As the plaintiff further observes, it has been said that Executive Orders such as Nos. 11246 and 10925 are to be accorded the force and effect of an act of Congress. Farkas v. Texas Instrument, Inc., 375 F.2d 629, 632 (5 Cir. 1967), cert. denied, 389 U.S. 977, 88 S.Ct. 480, 19 L.Ed.2d 471; Farmer v. Philadelphia Elec. Co., 329 F.2d 3, 8 (3 Cir. 1964). In each of these two cases, however, the court observed that the Executive Order did not contemplate its enforcement by private civil action, 375 F.2d at 632-633 and ns. 2 and 3; 329 F.2d at 8-10, and pointed the way to enforcement, instead, through the President's Committee on Equal Employment Opportunity or, possibly, in proper fact situations, under the Civil Rights Act of 1964. These are avenues which plaintiff Gnotta does not pursue.

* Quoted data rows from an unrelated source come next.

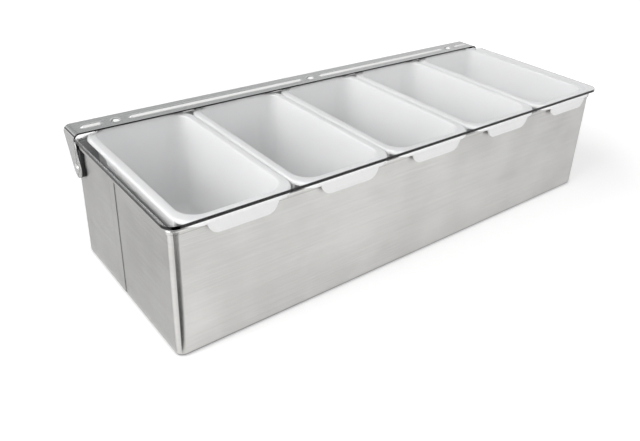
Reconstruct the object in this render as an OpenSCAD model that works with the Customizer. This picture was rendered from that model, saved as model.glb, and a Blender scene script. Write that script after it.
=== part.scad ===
// Bar caddy: a stainless steel tray housing with five lift-out plastic inserts and a
// clear lid that swings up on a folded hinge rail. Millimetres, +Z up, front towards -Y,
// origin on the table at the middle of the housing's base.

/* [Housing] */
// Outside depth of the housing, front to back
housing_w = 162; // [150:1:180]
// Height of the housing's rim above the table
housing_h = 100; // [95:1:130]
// Thickness of the housing's stainless sheet
sheet = 1; // [0.8:0.1:1.2]
// Outside radius of the upright corners
corner_r = 6; // [5.5:0.5:8]
// Outside radius where the walls turn under the base
foot_r = 2.5; // [2:0.5:3.5]
// Height of the hem that is folded outwards round the rim
hem_h = 2.8; // [2:0.2:5]
// Width of the lap where the two ends of the wall strip meet
lap_w = 9; // [6:1:14]
// How far the lap stands proud of the left end wall
lap_proud = 0.4; // [0.2:0.1:0.8]
// Distance of the lap behind the middle of the left end wall
lap_y = 9; // [-20:1:20]
// Height of the base pan's turned-up edge above the table
pan_h = 8; // [6:0.5:11]

/* [Inserts] */
// Width taken by each insert along the row
insert_pitch = 89; // [80:0.5:110]
// How much longer the housing is than the row of inserts
row_gap = 5; // [3:0.5:8]
// Free gap between the rims of neighbouring inserts
insert_gap = 0.5; // [0.2:0.1:1]
// How far the row of inserts has slid to the right
row_shift = 3; // [0:0.5:3.5]
// Overall depth of an insert below the top of its rim
insert_depth = 89; // [70:1:92]
// Thickness of the insert's rim
rim_t = 2.8; // [2.4:0.1:3.2]
// Radius that rounds the rim's upper edge
rim_edge_r = 2; // [1:0.2:2.2]
// How far the insert's rim reaches in front of the front wall
front_reach = 4.5; // [4:0.5:8]
// How far the insert's rim reaches behind the back wall
back_reach = 0.3; // [0.2:0.1:1]
// Width of the insert's rim beside the opening
side_rim = 7; // [5:0.5:10]
// Width of the insert's rim in front of the opening
front_rim = 12.5; // [10:0.5:16]
// Width of the insert's rim behind the opening
back_rim = 4; // [4:0.5:9]
// Corner radius of the rim at the front
rim_front_r = 12; // [6:1:14]
// Corner radius of the rim at the back
rim_back_r = 17; // [8:1:18]
// Thickness of the insert's moulded walls
tub_wall = 1.6; // [1.2:0.1:2.2]
// Draft of the insert's walls in degrees
tub_draft = 2.5; // [1:0.25:3.5]
// Corner radius of the opening
tub_r = 18; // [14:1:22]
// Radius between the insert's walls and its floor
floor_r = 8; // [4:1:9]
// Radius that eases the edge of the opening
mouth_r = 1.8; // [1:0.2:2.2]
// Width of the tab where it leaves the rim
tab_w = 61; // [44:1:63]
// How much narrower the tab is at its foot
tab_taper = 12.5; // [6:0.5:15]
// Reach of the tab below the top of the rim
tab_drop = 11.1; // [9.5:0.2:20]
// Thickness of the tab, of the rim's front edge and of its side lips
tab_t = 1.8; // [1.4:0.1:2.4]
// Radius of the tab's lower corners
tab_r = 4.5; // [2:0.5:6]
// Depth of the rim's front edge between the tabs
edge_h = 3.8; // [3.2:0.1:5]
// Distance of the lip under each side of the rim from the rim's edge
lip_in_x = 2; // [2:0.2:3]
// Reach of the side lip below the top of the rim
lip_h = 8.5; // [5:0.5:12]

/* [Lid] */
// Thickness of the clear lid sheet
lid_t = 2.5; // [2:0.5:4]
// How far the lid reaches past each end wall
lid_end_reach = 4; // [1:0.5:5]
// How far the lid reaches in front of the front wall
lid_front_reach = 5; // [4:0.5:10]
// How far the lid reaches behind the back wall
lid_back_reach = 9; // [8:0.5:11]
// Radius of the lid's front corners
lid_r = 9; // [4:1:15]
// Length of the notch in each back corner of the lid
notch_l = 19; // [15:1:26]
// How far the notch's end shows in front of the rail
notch_show = 6; // [2:0.5:8]

/* [Hinge] */
// Distance of the pivots in front of the back wall's face
pivot_in = 9; // [9:0.5:12]
// Depth of the pivots below the rim
pivot_down = 20.5; // [16:0.5:26]
// Front to back depth of the hinge rail
rail_w = 22; // [20:0.5:26]
// How far the hinge rail reaches behind the back wall
rail_back_reach = 12.5; // [11:0.5:16]
// Thickness of the hinge rail's sheet
rail_t = 1; // [0.8:0.1:1.5]
// Outside radius where the rail bends down into its arms
bend_r = 5; // [3:0.5:7]
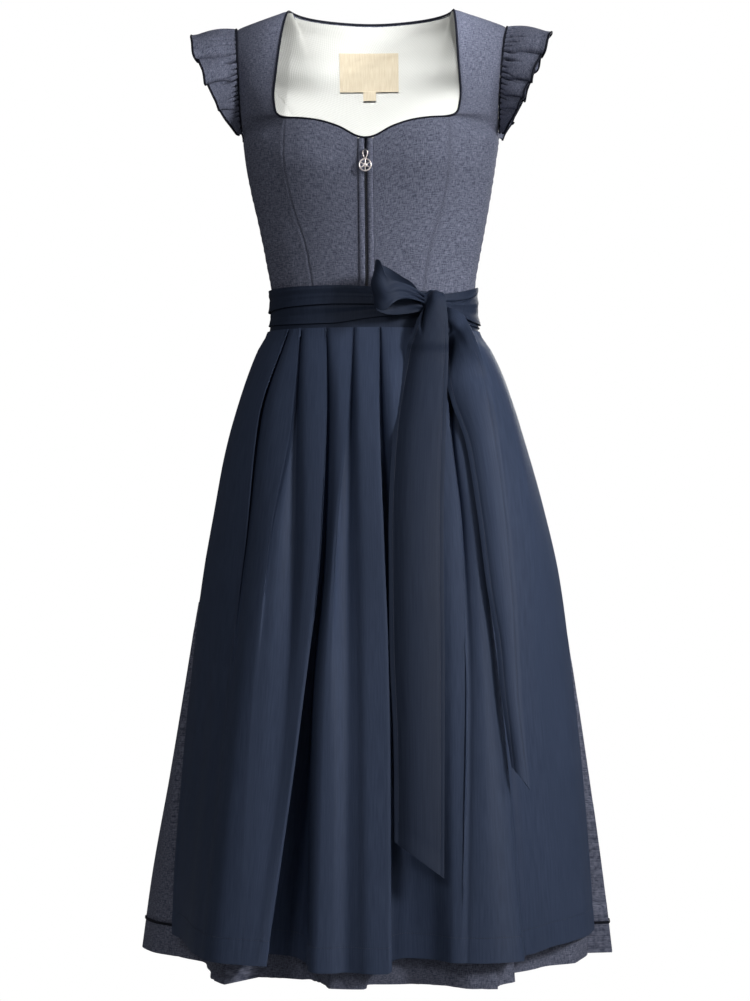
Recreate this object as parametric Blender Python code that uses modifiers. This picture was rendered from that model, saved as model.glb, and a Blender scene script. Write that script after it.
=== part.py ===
"""A dirndl, filled out and hollow, at its real size.

The dress hangs from the shoulders. The origin is on the mid-line between the shoulders, level with the
tops of the straps. +Z is up, the front faces -Y, and +X is the right-hand side seen from the front.
Lengths are in metres. Tables that say mm are in millimetres. A turn is an angle about the mid-line,
in degrees from the front towards +X. The names left and right are as seen from the front.
"""

import math
from collections import namedtuple

import bmesh
import bpy
from mathutils import Matrix, Vector

MM = 0.001

# Driving dimensions
CLOTH = 0.0015
SATIN = 0.0013
LINING = 0.0010
RUFFLE_CLOTH = 0.0012
BINDING = 0.0018
TUCK = 0.0010
PIPING = 0.0024
BAND = 0.0012
PLACKET = 0.0020
TAPE = 0.0010
LABEL_CLOTH = 0.0010
SEAM = 0.0005
SKIRT_SEAM = 0.0008
PLY = 0.0006

WAIST_SEAM_Z = -0.3520
UNDERARM_Z = -0.158
HEM_Z = -1.127
APRON_TOP_Z = -0.3875
PLACKET_HALF = 0.0092
SLOT_HALF = 0.0019
PLACKET_TOP_Z = -0.1745
PLACKET_OUT = 0.0008
PLACKET_BOTTOM_Z = -0.3505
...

Chapter 7 of Title 5 U.S.C. concerns judicial review of agency action. Section 702 provides that a person "suffering legal wrong because of agency action * * * is entitled to judicial review thereof." Section 706(1) provides that the reviewing court shall compel agency action unlawfully withheld. But § 701 (a) (2) specifically states that the chapter does not apply where "agency action is committed to agency discretion by law."